The job of a terminal block is simple: give every wire in a control panel a fixed, labeled home. Run a wire in from one side, clamp it down, run a wire out the other side. The connection is solid, inspectable, and reversible in seconds.
Compare that to the alternatives. Soldered joints are permanent — rework means heat, flux, and risk of damaging nearby components. Twisted wire with tape degrades over time and doesn’t protect against vibration or accidental pull-out. Neither method scales when you’re terminating 200 wires in a cabinet.
Terminal blocks solve three problems at once: mechanical security, electrical continuity, and traceability. Add a marker strip and every circuit is labeled. Add a jumper bridge and you’ve linked adjacent terminals without running extra wire. Add an end cover and exposed live metal is gone. The block itself does one thing; the ecosystem around it handles everything else.
Terminal block vs. junction block — the terms are often used interchangeably, but there’s a distinction worth knowing. A junction block (or junction box terminal) is a point where multiple wires meet, often in a fixed enclosure. A terminal block is the modular component inside that enclosure. One is a location; the other is the hardware.
Terminal Block Types by Connection Method
How a terminal block clamps the wire determines how fast it wires up, whether it needs a ferrule, and how well it holds under vibration. Three connection methods cover the vast majority of control panel builds.
Screw terminal is the default. A screw bears down directly on the wire — or on a pressure plate that distributes clamping force across the conductor. UK-series screw terminals (UK2.5, UK5N, UK10N) follow this design. They accept both stranded and solid wire, work with or without ferrules, and can be re-terminated hundreds of times without degrading the block itself. The tradeoff: over-torquing shears strands, and under-torquing causes resistance buildup over time. Always follow the manufacturer’s torque specification listed in the product datasheet.
Spring-cage terminal uses a stainless steel spring that clamps the wire permanently under constant pressure. No screwdriver needed for insertion; a release tool or small flathead opens the cage to remove the wire. The spring compensates for thermal expansion and contraction, which makes spring-cage blocks the better choice in high-vibration environments or anywhere the panel sees wide temperature swings. Wiring speed is faster than screw once you’re practiced — push in, release, done.

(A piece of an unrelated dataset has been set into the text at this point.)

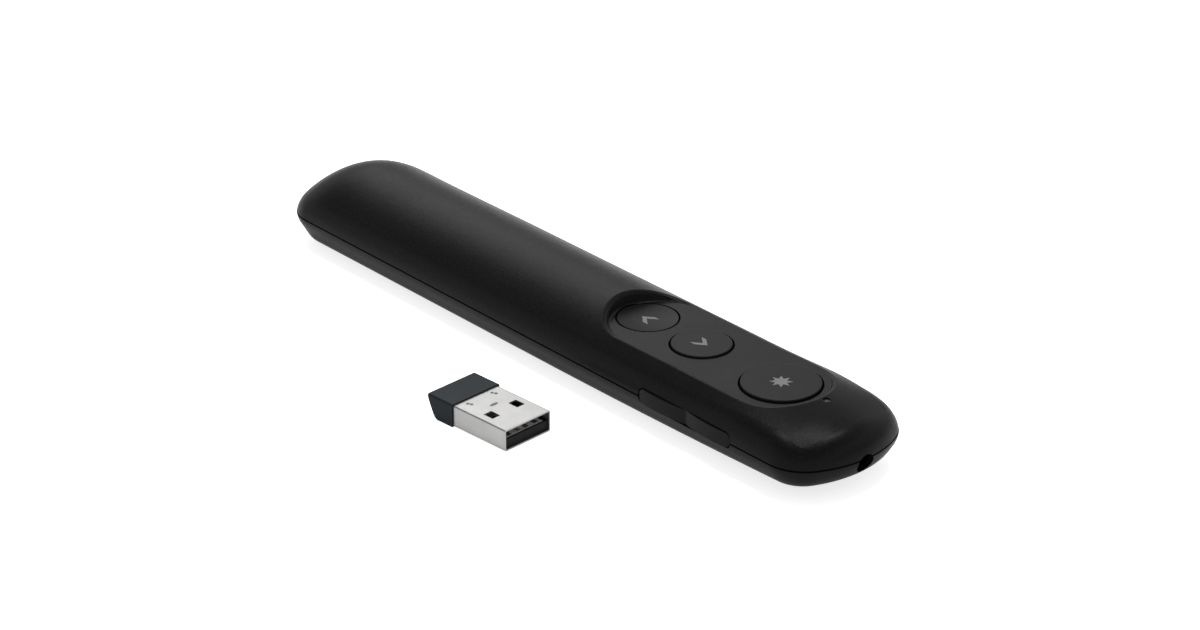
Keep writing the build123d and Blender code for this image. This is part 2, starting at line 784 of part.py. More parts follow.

Push-in terminal works on a similar spring principle but the release lever sits right at the wire entry point. Insert a ferrule-terminated wire and it locks. Press the lever and it releases. No tool required for either operation. Push-in is the fastest connection method on the bench, but it has a hard requirement: the wire must be terminated with a ferrule or be solid-core. Stranded wire without a ferrule will splay inside the cage and make unreliable contact.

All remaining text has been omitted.